'''

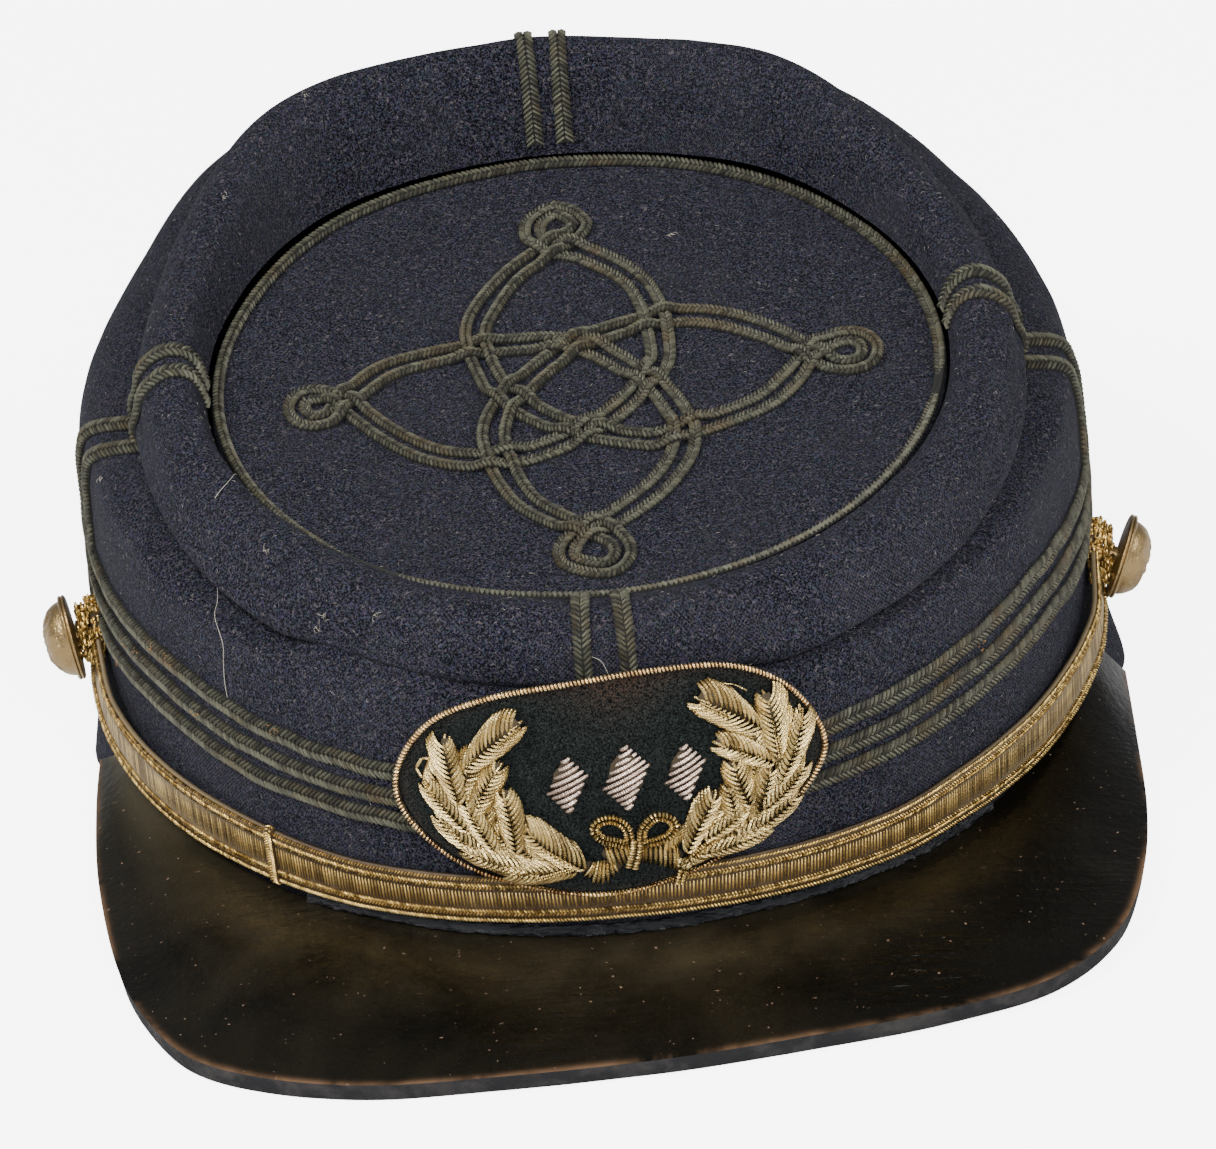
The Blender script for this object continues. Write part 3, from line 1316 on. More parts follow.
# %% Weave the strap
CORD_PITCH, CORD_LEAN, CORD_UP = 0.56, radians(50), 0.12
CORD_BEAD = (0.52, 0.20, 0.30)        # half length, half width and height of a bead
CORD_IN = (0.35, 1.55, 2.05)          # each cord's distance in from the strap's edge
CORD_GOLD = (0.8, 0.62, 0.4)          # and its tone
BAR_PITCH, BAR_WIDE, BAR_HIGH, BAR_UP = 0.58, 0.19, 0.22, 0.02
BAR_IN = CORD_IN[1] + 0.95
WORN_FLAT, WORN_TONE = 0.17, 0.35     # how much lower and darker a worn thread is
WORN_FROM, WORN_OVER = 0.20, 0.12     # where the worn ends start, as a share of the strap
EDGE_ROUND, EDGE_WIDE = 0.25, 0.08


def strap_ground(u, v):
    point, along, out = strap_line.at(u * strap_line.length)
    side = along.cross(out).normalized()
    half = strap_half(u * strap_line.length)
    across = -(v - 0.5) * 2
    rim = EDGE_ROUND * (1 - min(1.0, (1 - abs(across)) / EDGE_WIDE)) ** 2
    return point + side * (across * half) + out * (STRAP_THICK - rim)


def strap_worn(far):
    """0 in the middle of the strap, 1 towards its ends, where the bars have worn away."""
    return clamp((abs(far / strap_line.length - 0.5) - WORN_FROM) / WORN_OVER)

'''

Return every line exactly.

*Answer to this task:*
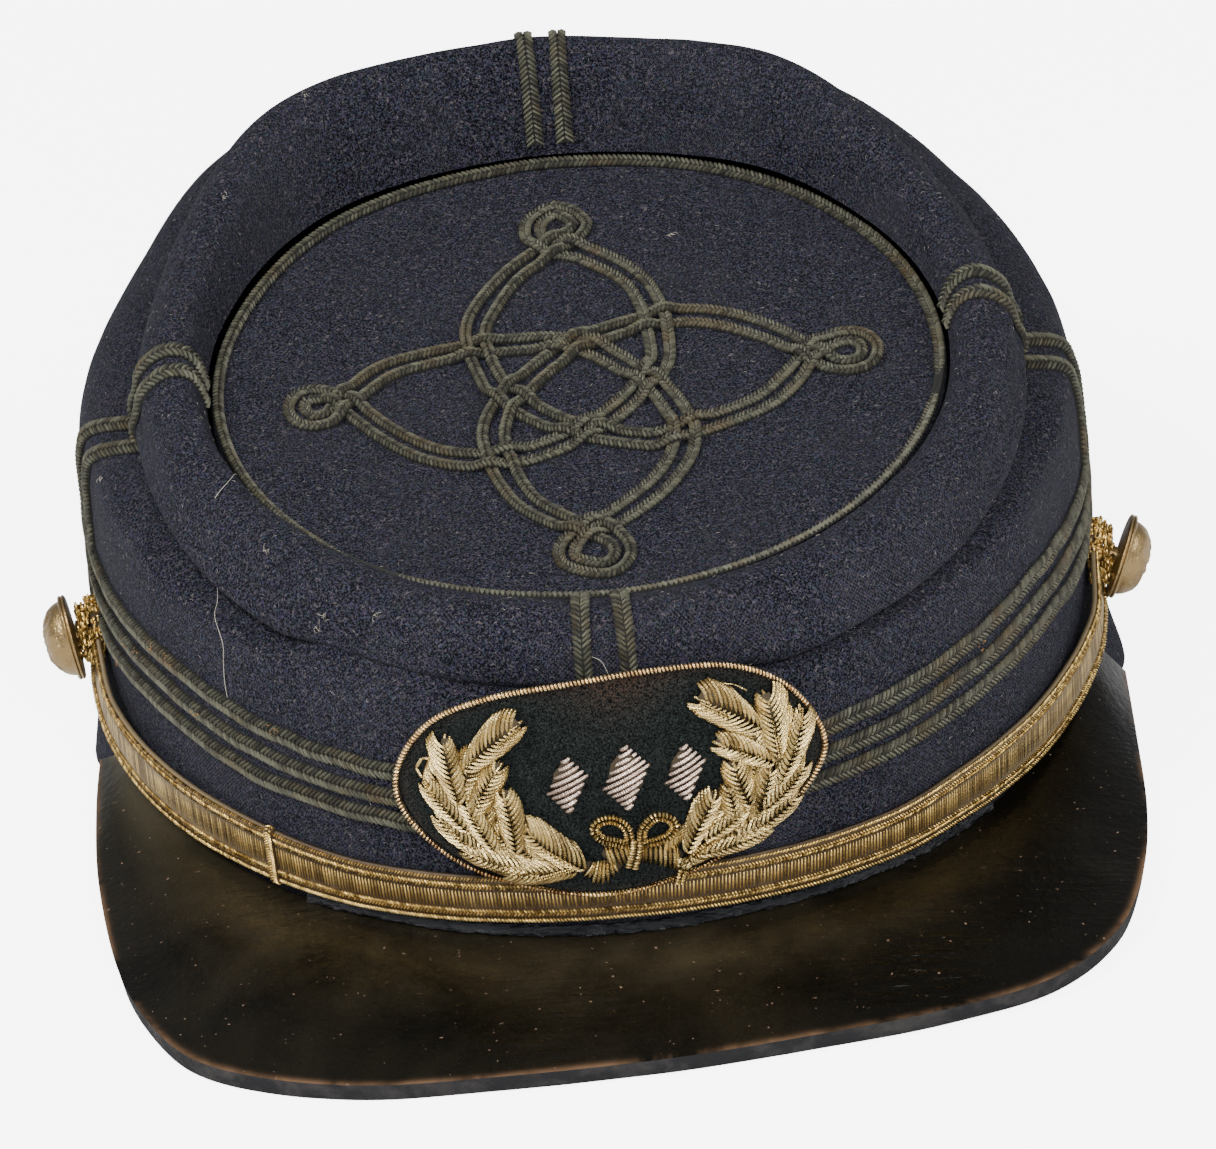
The Blender script for this object continues. Write part 3, from line 1316 on. More parts follow.
# %% Weave the strap
CORD_PITCH, CORD_LEAN, CORD_UP = 0.56, radians(50), 0.12
CORD_BEAD = (0.52, 0.20, 0.30)        # half length, half width and height of a bead
CORD_IN = (0.35, 1.55, 2.05)          # each cord's distance in from the strap's edge
CORD_GOLD = (0.8, 0.62, 0.4)          # and its tone
BAR_PITCH, BAR_WIDE, BAR_HIGH, BAR_UP = 0.58, 0.19, 0.22, 0.02
BAR_IN = CORD_IN[1] + 0.95
WORN_FLAT, WORN_TONE = 0.17, 0.35     # how much lower and darker a worn thread is
WORN_FROM, WORN_OVER = 0.20, 0.12     # where the worn ends start, as a share of the strap
EDGE_ROUND, EDGE_WIDE = 0.25, 0.08


def strap_ground(u, v):
    point, along, out = strap_line.at(u * strap_line.length)
    side = along.cross(out).normalized()
    half = strap_half(u * strap_line.length)
    across = -(v - 0.5) * 2
    rim = EDGE_ROUND * (1 - min(1.0, (1 - abs(across)) / EDGE_WIDE)) ** 2
    return point + side * (across * half) + out * (STRAP_THICK - rim)


def strap_worn(far):
    """0 in the middle of the strap, 1 towards its ends, where the bars have worn away."""
    return clamp((abs(far / strap_line.length - 0.5) - WORN_FROM) / WORN_OVER)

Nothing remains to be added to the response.